In Miami, Buckley says:

Mr. Vidal, I have no doubt that there is somebody in Haight-Ashbury or Greenwich Village who considers that your caricature is fetching. I don’t. I was invited here, and am prepared, to try to talk about the Republican convention. But I maintain that it’s very difficult to do so when you have somebody like this, who will speak in such burps. And he likes to be naughty.
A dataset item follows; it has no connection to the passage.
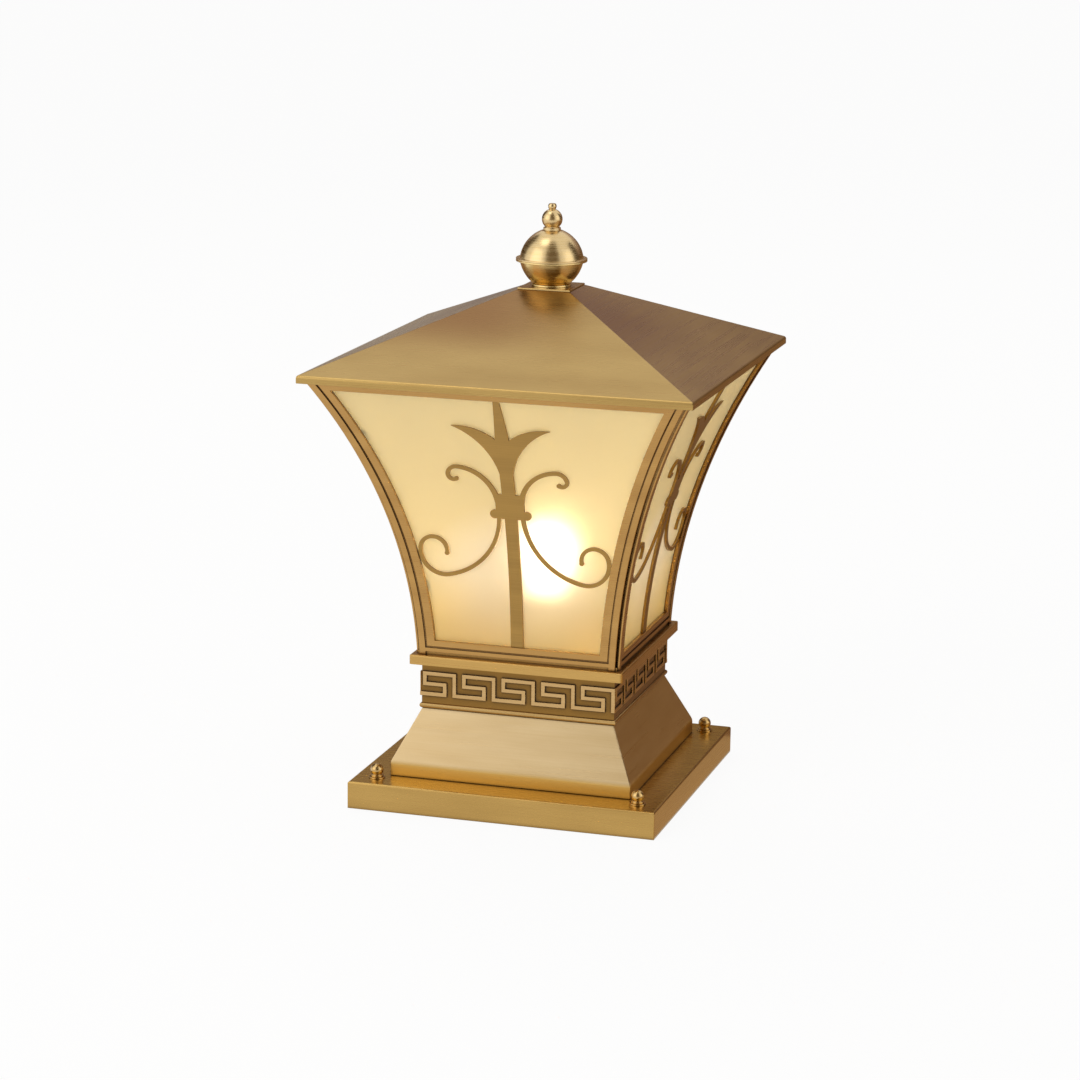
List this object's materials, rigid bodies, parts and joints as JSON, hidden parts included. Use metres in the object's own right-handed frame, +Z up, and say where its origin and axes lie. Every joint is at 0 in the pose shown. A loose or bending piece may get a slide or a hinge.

Had Best of Enemies argued that Buckley and Vidal were facile propagandists and expert performers never above the ad hominem or playing to the galleys, I would’ve accepted the premise: at least it’s a point of view (I happen to share it). But the movie endorses Vidal without making clear why it should, unless I’m supposed to accept that Vidal “won” because Buckley called him a queer in front of ten million viewers.  About the worst thing you could call someone on national television, John McWhorter reminds us; my audience, modern and liberal, chuckled. I didn’t like how Gordon and Neville take Vidal at his word and dangle the possibility of Buckley’s queerness; my audience clucked. The movie doesn’t even try to make sense of Vidal’s coy allusions to his own sexuality; he disliked labels, his friends aver, so you better take it and like it. Would it have been so outré to say about a paladin who lived with another man for more than forty years and picked up thousands of young men that he was gay? Vidal’s dead. He can’t sue now.

Indifferent to its own shallowness, Best of Enemies is like a man who explains how Fritos are developed in a lab, details the preparation of chemicals that reproduce the sensation of munching on a corn-like substance, and shakes the open bag under my nose. The firmest proof of how Buckley-Vidal presaged “Crossfire” and “The O’Reilly Factor” is the existence of Best of Enemies.